Mongolian Mining Corporation
- Company type: Public company
- Traded as: SEHK: 975
- Industry: Coal mining
- Founded: May 18, 2010
- Headquarters: Ulaanbaatar, Mongolia
- Area served: Mongolia
- Key people: Odjargal Jambaljamts (Chairman)
- Products: Coking Coal
- Services: Coal mining
- Revenue: USD 1,034.8 million
- Net income: USD 240.1 million
- Number of employees: 2,372 (31 December 2023)
- Subsidiaries: Energy Resources Mining LLC, Khangad Exploration LLC, Baruun Naran S.a.r.l
- Website: Official Website

= Mongolian Mining Corporation =

Company of Mongolia

Mongolian Mining Corporation (MMC) is a Mongolian coking coal producer listed in the Hong Kong Stock Exchange. It is the largest coal mining company in Mongolia, owning two coal mines located in the Gobi Desert, namely the Ukhaa Khudag mine and the Baruu Naran mine.

==History==
MMC was incorporated in the Cayman Islands as an exempted company with limited liability on May 18, 2010 in anticipation of the Global Offering in Hong Kong. Prior to the incorporation, the
business was operated by Energy Resources LLC, a limited liability corporation organized under Mongolian law on April 22, 2005, currently an indirect wholly owned subsidiary of MMC.
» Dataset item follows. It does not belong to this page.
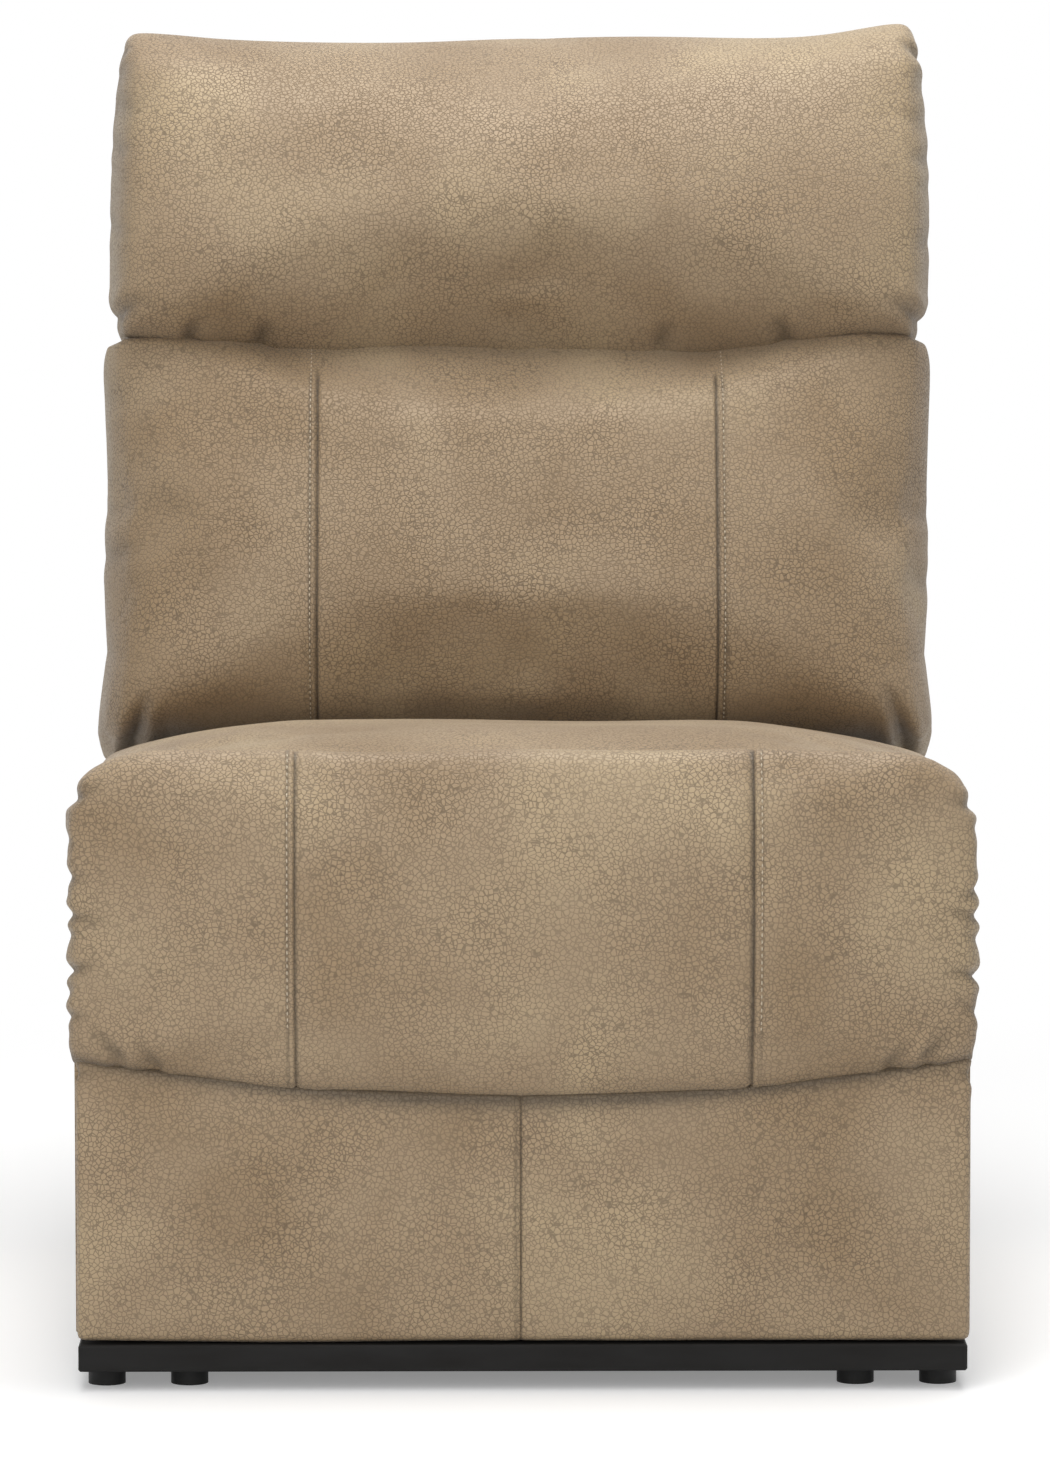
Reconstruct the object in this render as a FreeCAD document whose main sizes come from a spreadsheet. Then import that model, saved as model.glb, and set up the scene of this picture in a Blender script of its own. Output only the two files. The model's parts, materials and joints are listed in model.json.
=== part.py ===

MMC was listed in the Hong Kong Stock Exchange on October 13, 2010.

==Operations==
MMC is engaged in open-pit mining at the Ukhaa Khudag (UHG) deposit located within the Tavan Tolgoi coal formation in Southern Gobi via Energy Resources LLC, and operates the Baruun Naran mine via its wholly owned subsidiary, Khangad Exploration LLC.

==Shareholders==
According to the 2023 Annual Report of MMC, Odjargal Jambaljamts, the Chairman of the company, is the largest shareholder of the company. Kerry Group Limited, a conglomerate in Hong Kong, also owns a substantial interest in MMC.